Sur le fondement de cette disposition, l’administration fiscale considère qu’il convient de vérifier le lien de nécessité entre l’activité exercée par la société dont les titres ont été déclarés comme des biens professionnels et les différents éléments composant son patrimoine social. A ce titre, les titres de participation inscrits au bilan d’une société doivent être utiles à l’activité de la société.

L’administration estime donc devoir se livrer à un examen détaillé de l’activité et des éléments composant l’actif social des filiales et sous-filiales afin de déterminer la quote-part de la valeur des titres correspondant à des actifs non nécessaires à l’activité de la société.

Au cas d’espèce, l’administration a considéré que la société A possédait, au travers de ses filiales et sous-filiales, un patrimoine immobilier qui n’apparaissait pas nécessaire à son activité, s’agissant de biens immobiliers donnés en location à des locataires extérieurs au groupe.
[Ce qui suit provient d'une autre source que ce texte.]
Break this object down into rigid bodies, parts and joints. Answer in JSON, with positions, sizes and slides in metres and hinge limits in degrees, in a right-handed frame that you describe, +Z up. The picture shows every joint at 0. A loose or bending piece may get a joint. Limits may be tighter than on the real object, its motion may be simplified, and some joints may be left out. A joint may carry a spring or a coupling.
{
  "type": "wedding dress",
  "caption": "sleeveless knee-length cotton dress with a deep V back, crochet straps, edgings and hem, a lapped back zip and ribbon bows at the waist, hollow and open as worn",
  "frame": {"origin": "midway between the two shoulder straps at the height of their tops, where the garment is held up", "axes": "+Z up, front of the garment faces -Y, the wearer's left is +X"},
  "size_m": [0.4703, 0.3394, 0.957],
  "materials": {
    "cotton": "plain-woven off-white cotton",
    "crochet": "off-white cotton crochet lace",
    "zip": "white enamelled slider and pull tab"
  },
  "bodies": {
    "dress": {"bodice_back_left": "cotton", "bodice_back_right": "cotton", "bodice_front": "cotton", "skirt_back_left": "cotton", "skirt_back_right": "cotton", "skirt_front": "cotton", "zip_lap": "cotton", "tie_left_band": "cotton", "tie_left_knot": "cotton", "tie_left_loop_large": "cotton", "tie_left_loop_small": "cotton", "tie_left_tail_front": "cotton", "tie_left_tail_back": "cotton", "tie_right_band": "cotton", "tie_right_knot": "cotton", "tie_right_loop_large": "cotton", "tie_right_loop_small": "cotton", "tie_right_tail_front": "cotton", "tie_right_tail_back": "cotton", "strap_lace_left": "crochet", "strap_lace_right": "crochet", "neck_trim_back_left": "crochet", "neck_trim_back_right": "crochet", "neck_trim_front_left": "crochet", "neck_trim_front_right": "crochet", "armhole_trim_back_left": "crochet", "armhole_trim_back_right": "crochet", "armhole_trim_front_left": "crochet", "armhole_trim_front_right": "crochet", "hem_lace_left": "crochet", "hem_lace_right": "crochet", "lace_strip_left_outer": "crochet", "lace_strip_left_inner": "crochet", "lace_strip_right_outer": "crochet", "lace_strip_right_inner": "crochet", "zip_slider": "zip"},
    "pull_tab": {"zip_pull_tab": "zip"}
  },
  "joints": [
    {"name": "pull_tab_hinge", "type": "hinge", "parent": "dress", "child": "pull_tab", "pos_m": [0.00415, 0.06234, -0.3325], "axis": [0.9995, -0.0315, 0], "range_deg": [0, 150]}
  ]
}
La décision de la Cour de Cassation :

Dans son arrêt du 20 octobre 2015, la Cour de Cassation a considéré que l’article 885 O ter du Code Général des Impôts est d’interprétation stricte. Par conséquent, son champ d’application ne s’étend pas aux actifs des filiales et sous-filiales, le terme « société » auquel renvoie l’article 885 O ter du CGI renvoyant seulement à la société qualifiée de bien professionnel.
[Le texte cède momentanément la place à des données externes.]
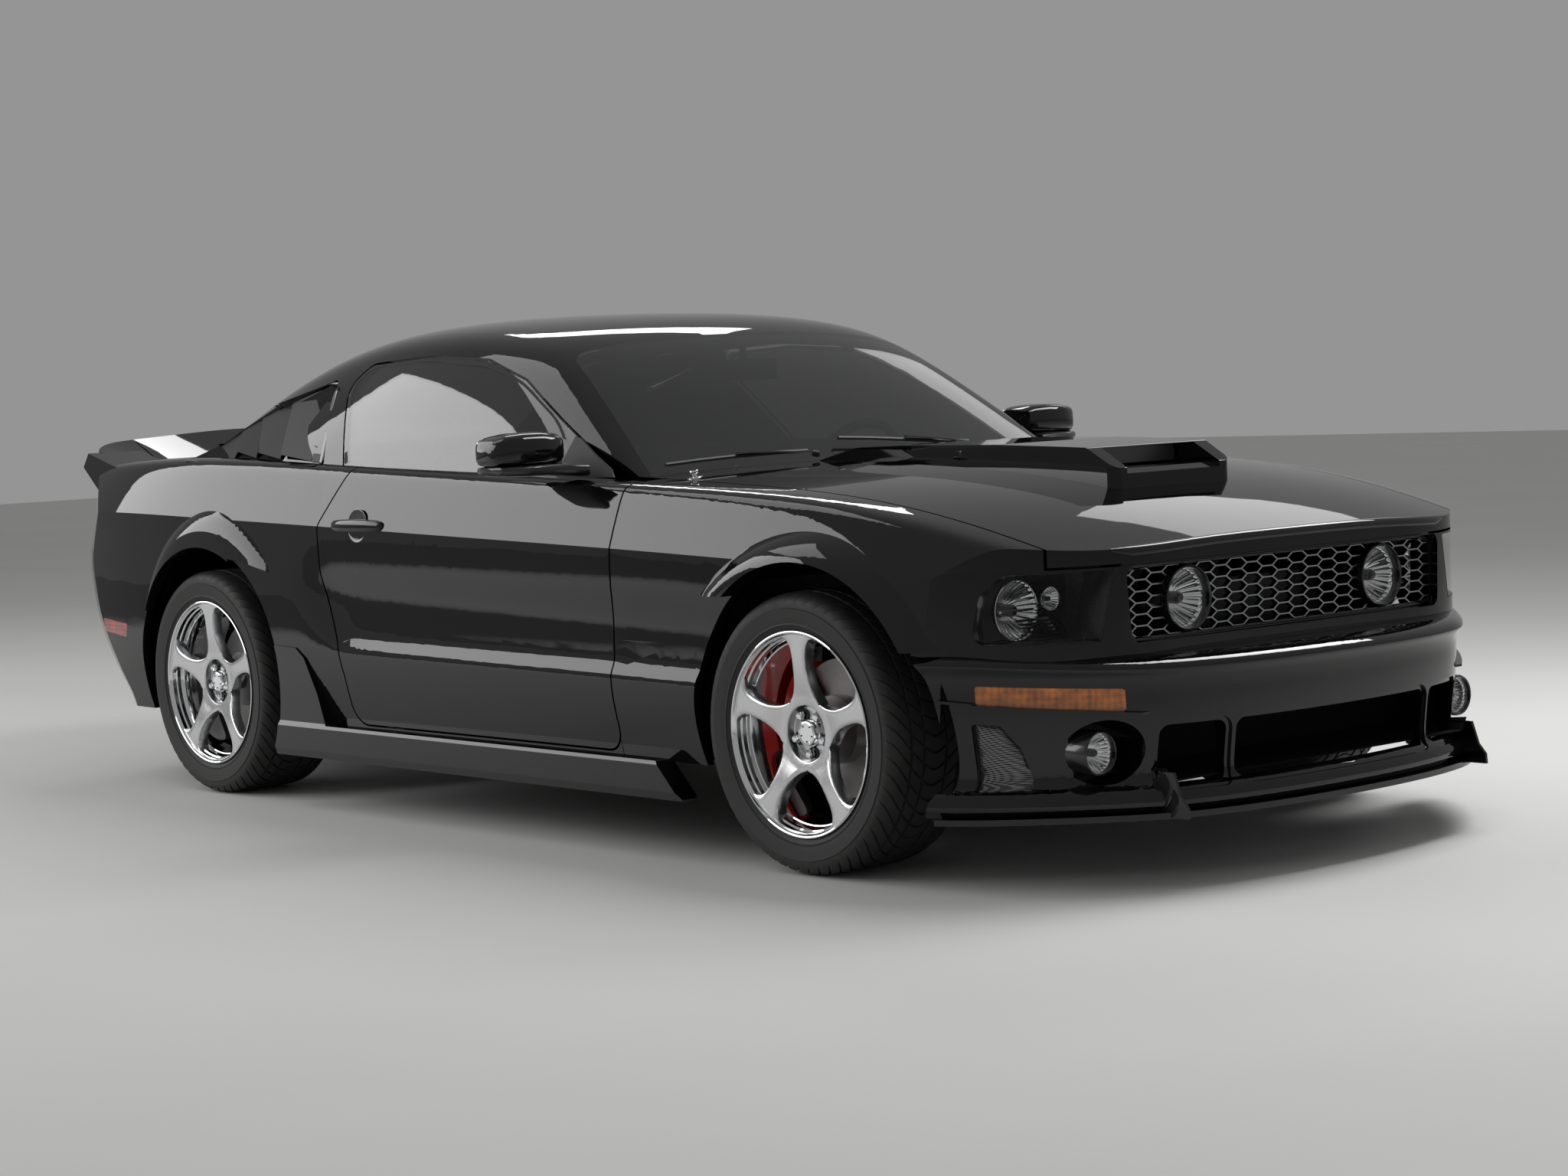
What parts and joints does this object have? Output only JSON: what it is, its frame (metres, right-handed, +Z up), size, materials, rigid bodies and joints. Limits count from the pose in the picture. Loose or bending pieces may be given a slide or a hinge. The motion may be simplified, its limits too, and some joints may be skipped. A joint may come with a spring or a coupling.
{
  "type": "muscle car",
  "caption": "Two-door fastback muscle car with a body kit; doors, hood, deck lid, steering and wheels move.",
  "frame": {"origin": "on the ground under the middle of the whole car", "axes": "+X forward, +Y to the left, +Z up"},
  "size_m": [4.7054, 2.124, 1.3914],
  "materials": {
    "amber_lens": "clear amber",
    "black_trim": "satin",
    "body_paint": "gloss black",
    "brake_iron": "turned",
    "cabin_plastic": "grained",
    "chassis_metal": "satin black",
    "chrome_rim": "polished",
    "engine_metal": "cast",
    "exhaust_steel": "brushed",
    "lamp_glass": "clear",
    "red_caliper": "gloss",
    "red_lens": "clear red",
    "seat_leather": "grained",
    "tinted_glass": "tinted",
    "tyre": "matt"
  },
  "bodies": {
    "root": {"arch_flares": "body_paint", "body_sides": "body_paint", "bulkhead_cowl": "body_paint", "cabin_mirror": "black_trim", "chin_spoiler": "body_paint", "dashboard": "cabin_plastic", "engine_block": "engine_metal", "exhaust_system": "exhaust_steel", "floor_pan": "body_paint", "fog_lamps": "lamp_glass", "front_bumper": "body_paint", "front_fenders": "body_paint", "front_seats": "seat_leather", "front_suspension": "chassis_metal", "fuel_tank": "black_trim", "grille": "black_trim", "headlamps": "lamp_glass", "nose_panel": "body_paint", "quarter_louvres": "black_trim", "radiator": "black_trim", "rear_axle": "chassis_metal", "rear_bumper": "body_paint", "rear_seat": "seat_leather", "rear_window": "tinted_glass", "roof_panel": "body_paint", "round_lamps": "lamp_glass", "side_skirts": "body_paint", "spoiler_ends": "body_paint", "tail_lamps": "red_lens", "turn_lamps": "amber_lens", "windshield": "tinted_glass", "wipers": "black_trim"},
    "door_right": {"door_right": "body_paint", "door_glass_right": "tinted_glass", "door_mirror_right": "body_paint"},
    "door_left": {"door_left": "body_paint", "door_glass_left": "tinted_glass", "door_mirror_left": "body_paint"},
    "hood": {"hood": "body_paint", "hood_scoop": "body_paint"},
    "decklid": {"decklid": "body_paint", "spoiler": "body_paint"},
    "steering_wheel": {"steering_wheel": "cabin_plastic"},
    "knuckle_right": {"front_knuckle_right": "chassis_metal", "front_caliper_right": "red_caliper"},
    "wheel_front_right": {"rim_front_right": "chrome_rim", "tyre_front_right": "tyre", "brake_disc_front_right": "brake_iron"},
    "wheel_rear_right": {"rim_rear_right": "chrome_rim", "tyre_rear_right": "tyre", "brake_disc_rear_right": "brake_iron"},
    "knuckle_left": {"front_knuckle_left": "chassis_metal", "front_caliper_left": "red_caliper"},
    "wheel_front_left": {"rim_front_left": "chrome_rim", "tyre_front_left": "tyre", "brake_disc_front_left": "brake_iron"},
    "wheel_rear_left": {"rim_rear_left": "chrome_rim", "tyre_rear_left": "tyre", "brake_disc_rear_left": "brake_iron"}
  },
  "joints": [
    {"name": "door_right_hinge", "type": "hinge", "parent": "root", "child": "door_right", "pos_m": [0.73704, -0.931, 0.6], "axis": [0, 0, 1], "range_deg": [0, 62]},
    {"name": "door_left_hinge", "type": "hinge", "parent": "root", "child": "door_left", "pos_m": [0.73704, 0.931, 0.6], "axis": [0, 0, -1], "range_deg": [0, 62]},
    {"name": "hood_hinge", "type": "hinge", "parent": "root", "child": "hood", "pos_m": [0.736, 0, 0.962], "axis": [0, -1, 0], "range_deg": [0, 45]},
    {"name": "decklid_hinge", "type": "hinge", "parent": "root", "child": "decklid", "pos_m": [-1.756, 0, 1.024], "axis": [0, 1, 0], "range_deg": [0, 65]},
    {"name": "steer_left", "type": "hinge", "parent": "root", "child": "knuckle_left", "pos_m": [1.431, 0.644, 0.338], "axis": [0, 0, 1], "range_deg": [-32, 32]},
    {"name": "wheel_front_left_spin", "type": "hinge", "parent": "knuckle_left", "child": "wheel_front_left", "pos_m": [1.431, 0.794, 0.338], "axis": [0, 1, 0], "continuous": true},
    {"name": "wheel_rear_left_spin", "type": "hinge", "parent": "root", "child": "wheel_rear_left", "pos_m": [-1.289, 0.794, 0.338], "axis": [0, 1, 0], "continuous": true},
    {"name": "steer_right", "type": "hinge", "parent": "root", "child": "knuckle_right", "pos_m": [1.431, -0.644, 0.338], "axis": [0, 0, 1], "range_deg": [-32, 32]},
    {"name": "wheel_front_right_spin", "type": "hinge", "parent": "knuckle_right", "child": "wheel_front_right", "pos_m": [1.431, -0.794, 0.338], "axis": [0, 1, 0], "continuous": true},
    {"name": "wheel_rear_right_spin", "type": "hinge", "parent": "root", "child": "wheel_rear_right", "pos_m": [-1.289, -0.794, 0.338], "axis": [0, 1, 0], "continuous": true},
    {"name": "steering_wheel_turn", "type": "hinge", "parent": "root", "child": "steering_wheel", "pos_m": [0.23116, 0.3754, 0.8748], "axis": [0.9135, 0, -0.4067], "range_deg": [-496, 496]}
  ],
  "couplings": [
    {"joint": "steer_right", "follows": "steer_left", "ratio": 1},
    {"joint": "steering_wheel_turn", "follows": "steer_left", "ratio": -15.5}
  ]
}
Les fondements juridiques de la décision :

Cette analyse paraît fondée en droit, l’article 885 O ter du CGI faisant référence à « l’activité … de la société » et non d’un groupe de sociétés.

L’administration ne pouvait donc mener qu’une seule analyse, celle de savoir si les titres de participation de la société B étaient nécessaires à l’exercice de l’activité de la société A. Cela était le cas en l’espèce, les activités exercées par les deux sociétés étant complémentaires.
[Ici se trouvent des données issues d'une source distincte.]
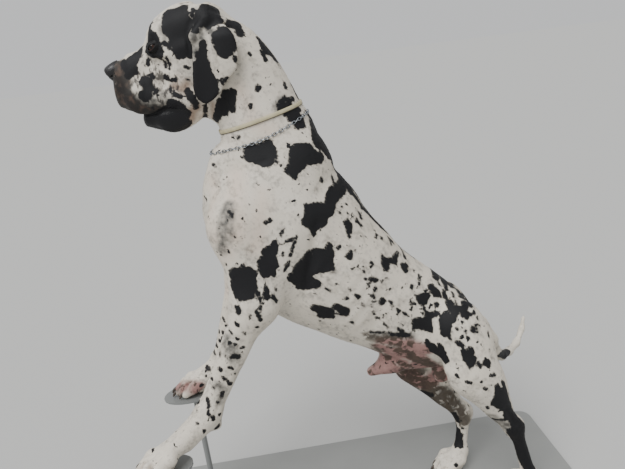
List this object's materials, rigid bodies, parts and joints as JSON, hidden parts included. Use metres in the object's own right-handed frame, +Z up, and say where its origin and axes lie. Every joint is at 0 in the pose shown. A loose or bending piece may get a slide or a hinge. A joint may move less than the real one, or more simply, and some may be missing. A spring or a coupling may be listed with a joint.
{
  "type": "great dane",
  "caption": "Still life-size great dane on a plain stand, hind feet on the base and forefeet raised on two rods, wearing a flat strap and a chain.",
  "frame": {"origin": "middle of the stand's underside", "axes": "+Z up, -X ahead of the dog's nose, -Y on the dog's left side"},
  "size_m": [1.32, 0.609, 1.5577],
  "materials": {
    "coat": "short flat fur, white with torn black patches",
    "dark_coat": "short black fur with a low sheen",
    "lip": "dark wet lip skin and short fur",
    "nose": "pebbled, moist nose leather",
    "eye": "polished, dark brown",
    "claw": "worn horn",
    "strap": "thin cream strap with a darker edge",
    "chain": "polished steel links",
    "stand_base": "board painted satin grey",
    "stand_rod": "steel painted satin grey"
  },
  "bodies": {
    "root": {"chest": "coat", "claw_fore_left_1": "claw", "claw_fore_left_2": "claw", "claw_fore_left_3": "claw", "claw_fore_left_4": "claw", "claw_fore_right_1": "claw", "claw_fore_right_2": "claw", "claw_fore_right_3": "claw", "claw_fore_right_4": "claw", "claw_hind_left_1": "claw", "claw_hind_left_2": "claw", "claw_hind_left_3": "claw", "claw_hind_left_4": "claw", "claw_hind_right_1": "claw", "claw_hind_right_2": "claw", "claw_hind_right_3": "claw", "claw_hind_right_4": "claw", "collar_chain": "chain", "collar_strap": "strap", "ear_left": "dark_coat", "ear_right": "dark_coat", "eye_left": "eye", "eye_right": "eye", "foreleg_left": "coat", "foreleg_right": "coat", "forepaw_left": "coat", "forepaw_right": "coat", "head": "coat", "hindleg_left": "coat", "hindleg_right": "coat", "hindpaw_left": "coat", "hindpaw_right": "coat", "loin": "coat", "lower_jaw": "lip", "neck": "coat", "nose": "nose", "stand_base": "stand_base", "stand_rod_left": "stand_rod", "stand_rod_right": "stand_rod", "tail": "coat"}
  },
  "joints": []
}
En revanche, elle ne pouvait rechercher l’existence d’un lien de nécessité dans les actifs des sous-filiales.

En outre, cette décision est conforme à la jurisprudence du Conseil Constitutionnel. Dans une décision 2012-662 DC du 29 décembre 2012, celui-ci a, en effet, censuré une disposition du projet de loi de finances pour l’année 2013 qui prévoyait d’étendre le champ d’application de l’article 885 O ter du CGI aux actifs des filiales et sous-filiales. Le Conseil Constitutionnel a jugé qu’il n’était pas établi que lesdits actifs étaient, dans les faits, à la disposition du contribuable. Une telle disposition était donc sans lien avec les facultés contributives du contribuable.

Enfin, remettre en cause une telle organisation juridique reviendrait à reconnaître la personnalité morale au groupe de sociétés et à ignorer l’autonomie juridique de chaque société, grand principe du droit des sociétés.

Quels enseignements tirer de cet arrêt ?

Aux termes de cette décision, il apparaît que l’administration ne peut retenir qu’une interprétation stricte de l’article 885 O ter du CGI et analyser les seuls actifs de la société tête de groupe.

Ainsi, il devient tentant pour le redevable de l’impôt de solidarité sur la fortune de loger son patrimoine immobilier au sein d’une sous-filiale détenue par la société bénéficiant d’une exonération au titre des biens professionnels.

Le contribuable dispose d’arguments juridiques et fiscaux solides en cas de contrôle fiscal et de tentative de remise en cause par l’administration de l’exonération au titre des biens professionnels.

Toutefois, considérant qu’une telle structuration juridique n’a été mise en place qu’en vue d’éluder l’impôt de solidarité sur la fortune, l’administration pourrait mettre en œuvre la redoutable procédure de répression des abus de droit prévue par l’article L. 64 du Livre des Procédures Fiscales.

Dans l’attente de commentaires de l’administration fiscale sur cette décision, il semble donc préférable de ne pas baser toute son organisation patrimoniale sur cette jurisprudence.